## GOAL
Copy out each line that includes the word "included".
* begin INPUT MATERIAL *
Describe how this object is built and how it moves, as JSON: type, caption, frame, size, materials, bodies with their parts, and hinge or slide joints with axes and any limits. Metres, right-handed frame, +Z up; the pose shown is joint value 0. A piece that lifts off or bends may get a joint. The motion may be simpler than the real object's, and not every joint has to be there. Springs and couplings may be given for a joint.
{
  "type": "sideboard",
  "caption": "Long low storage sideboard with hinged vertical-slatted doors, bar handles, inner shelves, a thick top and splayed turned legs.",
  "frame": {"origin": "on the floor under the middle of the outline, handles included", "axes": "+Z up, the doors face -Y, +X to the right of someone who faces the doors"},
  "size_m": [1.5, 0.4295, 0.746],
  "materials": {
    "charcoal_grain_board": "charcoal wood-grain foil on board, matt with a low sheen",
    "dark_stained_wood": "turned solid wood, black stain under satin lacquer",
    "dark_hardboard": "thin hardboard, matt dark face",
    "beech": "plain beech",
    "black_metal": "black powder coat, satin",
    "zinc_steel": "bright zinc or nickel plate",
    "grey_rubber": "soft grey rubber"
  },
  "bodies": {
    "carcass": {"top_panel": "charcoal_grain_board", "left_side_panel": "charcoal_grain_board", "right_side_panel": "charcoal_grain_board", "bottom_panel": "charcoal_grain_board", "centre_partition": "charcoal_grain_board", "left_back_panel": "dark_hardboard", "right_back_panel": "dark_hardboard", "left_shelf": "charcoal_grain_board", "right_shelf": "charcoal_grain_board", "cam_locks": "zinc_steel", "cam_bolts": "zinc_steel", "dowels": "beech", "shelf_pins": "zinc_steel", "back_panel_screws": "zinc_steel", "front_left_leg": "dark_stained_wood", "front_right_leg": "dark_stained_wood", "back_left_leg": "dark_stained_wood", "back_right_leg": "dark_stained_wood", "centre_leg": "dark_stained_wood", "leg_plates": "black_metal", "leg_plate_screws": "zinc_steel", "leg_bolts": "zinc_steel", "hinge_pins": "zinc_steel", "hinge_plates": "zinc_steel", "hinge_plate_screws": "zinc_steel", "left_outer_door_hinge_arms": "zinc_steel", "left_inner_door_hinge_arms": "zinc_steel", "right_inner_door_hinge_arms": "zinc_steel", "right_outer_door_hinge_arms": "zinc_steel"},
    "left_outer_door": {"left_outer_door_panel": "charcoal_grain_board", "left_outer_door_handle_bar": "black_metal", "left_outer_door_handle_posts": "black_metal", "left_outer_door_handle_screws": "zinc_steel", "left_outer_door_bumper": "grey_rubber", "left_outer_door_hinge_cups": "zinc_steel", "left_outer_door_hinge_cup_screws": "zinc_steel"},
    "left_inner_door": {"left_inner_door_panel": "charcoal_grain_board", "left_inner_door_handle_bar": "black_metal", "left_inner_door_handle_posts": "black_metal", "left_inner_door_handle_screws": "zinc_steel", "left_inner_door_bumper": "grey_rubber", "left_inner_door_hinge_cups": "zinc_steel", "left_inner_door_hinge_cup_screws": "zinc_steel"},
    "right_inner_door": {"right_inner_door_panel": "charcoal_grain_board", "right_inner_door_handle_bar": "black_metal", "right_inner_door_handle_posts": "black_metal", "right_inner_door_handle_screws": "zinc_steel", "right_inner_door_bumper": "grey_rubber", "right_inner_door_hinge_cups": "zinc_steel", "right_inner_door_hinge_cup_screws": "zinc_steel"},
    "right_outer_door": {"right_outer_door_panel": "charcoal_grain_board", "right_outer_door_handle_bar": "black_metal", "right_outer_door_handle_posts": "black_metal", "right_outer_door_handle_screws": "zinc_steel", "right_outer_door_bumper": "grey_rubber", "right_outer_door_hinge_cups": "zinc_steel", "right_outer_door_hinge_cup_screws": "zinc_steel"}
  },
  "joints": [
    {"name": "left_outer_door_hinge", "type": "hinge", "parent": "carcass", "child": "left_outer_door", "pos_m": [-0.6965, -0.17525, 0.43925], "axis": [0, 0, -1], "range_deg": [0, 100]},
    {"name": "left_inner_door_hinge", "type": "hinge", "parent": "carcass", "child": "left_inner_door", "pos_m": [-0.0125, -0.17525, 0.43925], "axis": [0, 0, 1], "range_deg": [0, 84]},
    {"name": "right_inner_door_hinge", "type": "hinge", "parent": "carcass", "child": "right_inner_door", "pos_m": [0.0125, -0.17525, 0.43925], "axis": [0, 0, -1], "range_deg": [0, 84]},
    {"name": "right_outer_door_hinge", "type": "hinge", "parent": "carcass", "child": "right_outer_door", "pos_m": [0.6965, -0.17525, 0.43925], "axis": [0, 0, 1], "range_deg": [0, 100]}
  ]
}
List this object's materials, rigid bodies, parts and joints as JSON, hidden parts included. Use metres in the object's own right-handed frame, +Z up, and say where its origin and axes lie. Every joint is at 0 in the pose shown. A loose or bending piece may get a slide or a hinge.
* end INPUT MATERIAL *
## EXERCISE ANSWER
  "frame": {"origin": "on the floor under the middle of the outline, handles included", "axes": "+Z up, the doors face -Y, +X to the right of someone who faces the doors"},
List this object's materials, rigid bodies, parts and joints as JSON, hidden parts included. Use metres in the object's own right-handed frame, +Z up, and say where its origin and axes lie. Every joint is at 0 in the pose shown. A loose or bending piece may get a slide or a hinge.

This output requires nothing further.